I finally registered in your Forums :D. I've been reading for a few weeks now, but I have a question about a video, and i thought it would be best to ask here.


I had a discussion with a Hoaxer about this video, and he said they've probably made the feather heavier. So i tried to calculate the fall with the basic Formulas of Kinematics. But i came to a strange result:

With the formula t=sqrt(2*h/g) you come to h = t²*g*0.5.
With a falling time of 1.2 , and a gravity of 1.6 m/s^2 on the moon, i come to a falling height of only 1.15m. And he stretched his arms out, I also think that the Boots had thick soles, I don't really see where the mistake is. The time is not that easy to count, but i downloaded the original clip from nasa, and countet the frames.
Hope you can help me here!

Oh and sorry for any mistakes, i'm from Austria ;)
 
It seems hard to retrieve precise figures from the video.

Also, how much images/secs were in the original video ? Which was the original data support ? How many conversions were done, from analogical formats to numerical ones ? Given the huge distances the video feed had to cross (and then it was relayed by communication satellites, then broadcasting compagnies), wasn't the video distorted ?
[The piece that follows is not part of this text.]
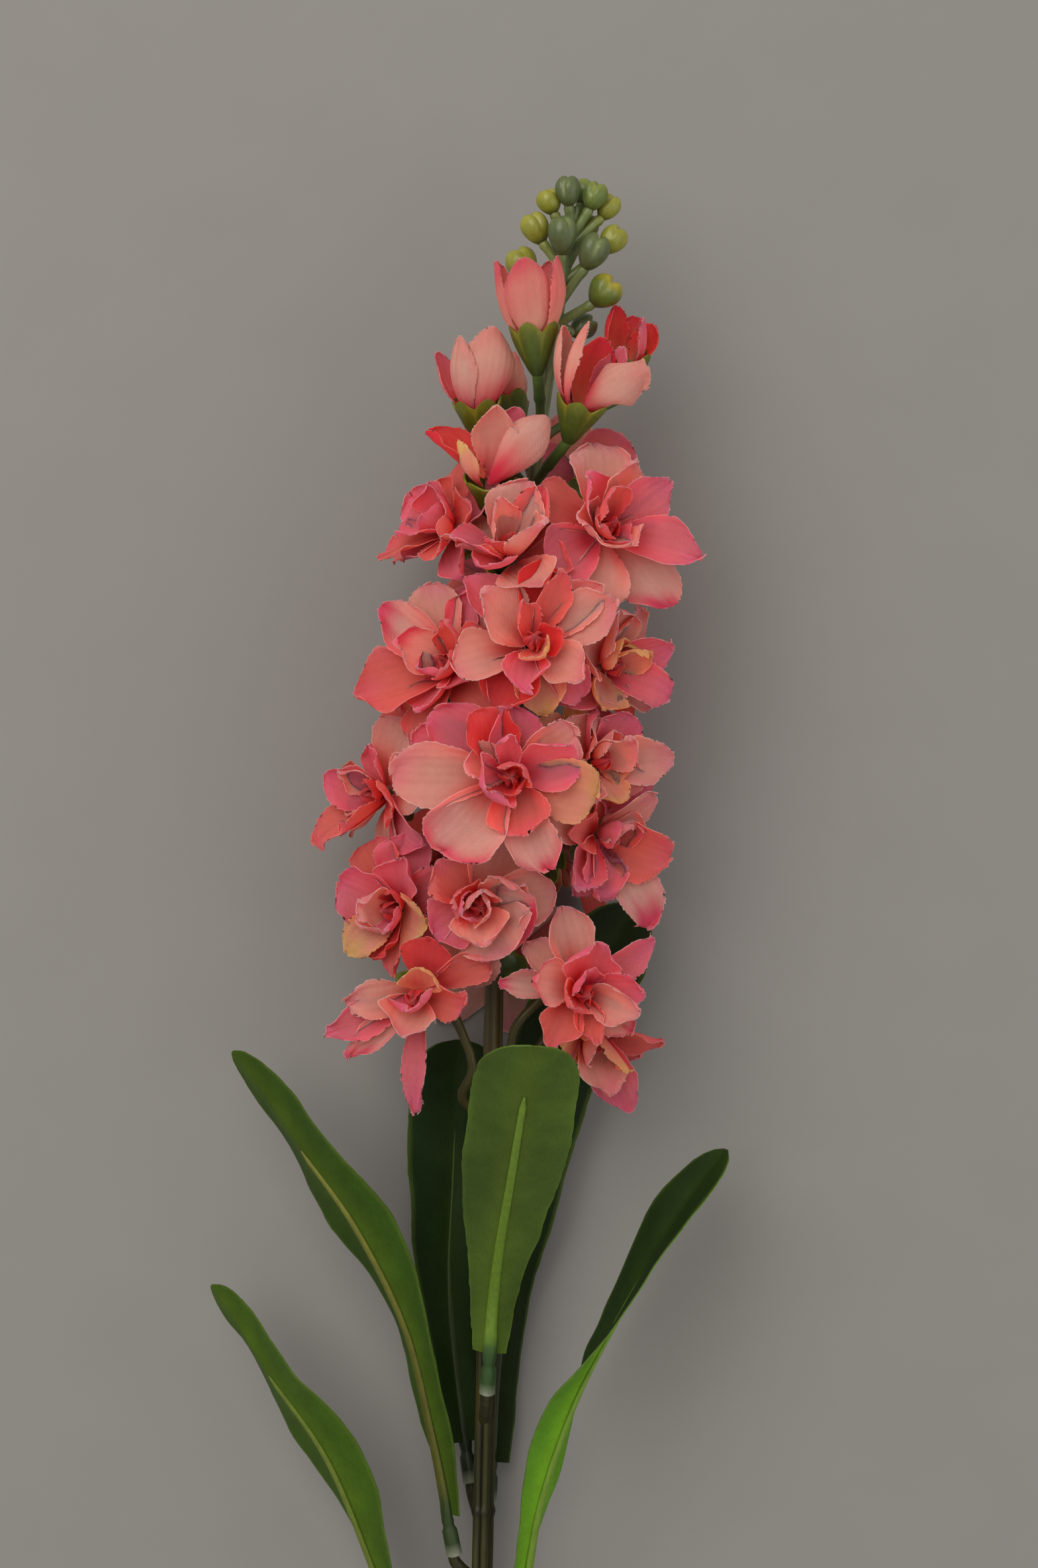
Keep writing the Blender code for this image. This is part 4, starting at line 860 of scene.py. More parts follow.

Add modern things like data compression & encoding, and I doubt we can get precise scientifical data from this video.

Don't worry, people went on the Moon, and lunar orbital satellites have recently proved it again.

Edit : and by the way, Welcome to the Forums !
 
Thanks.

In the video from NASA's site, there were 15fps.

I guess you're right, the shown video is just not good enough for such calculations.
 
First of all, :welcome: to the forums!

Second, I think that people went to the moon too.

Third, in case it helps you, the videos from the moon are not at 24 frames per second as modern ones. I am not sure, but I think it was 10 fps. EDIT: Ninja'd (although you didn't say the same)

Fourth, the things fall much slower than on Earth. It's very cool!

And fifth, that video is truly amazing. Thanks for pointing it out!
 
I had a discussion with a Hoaxer about this video, and he said they've probably made the feather heavier.

Made the feather heavier? What utter nonsense! This hoaxer has no idea what he's talking about.

The hammer is obviously made of polystyrene.

:thumbup:
 
There is no air resistance so both objects will hit the ground at the same time because gravity acts the same on all objects.
.5gt^2 as you said without air resistance, no mass involved. I also got 1.152.
http://nssdc.gsfc.nasa.gov/planetary/lunar/apollo_15_feather_drop.html
NASA says the objects were dropped from 1.6m, so it's the video if anything.
EDIT: If you try 1.4 seconds and use exactly 1.633 for gravity, the answer is 1.60034. At playback in 30 FPS in Sony Vegas, I calculate 40 frames, which is 1.33 seconds. It must be a combination of the video and measurements not being exact.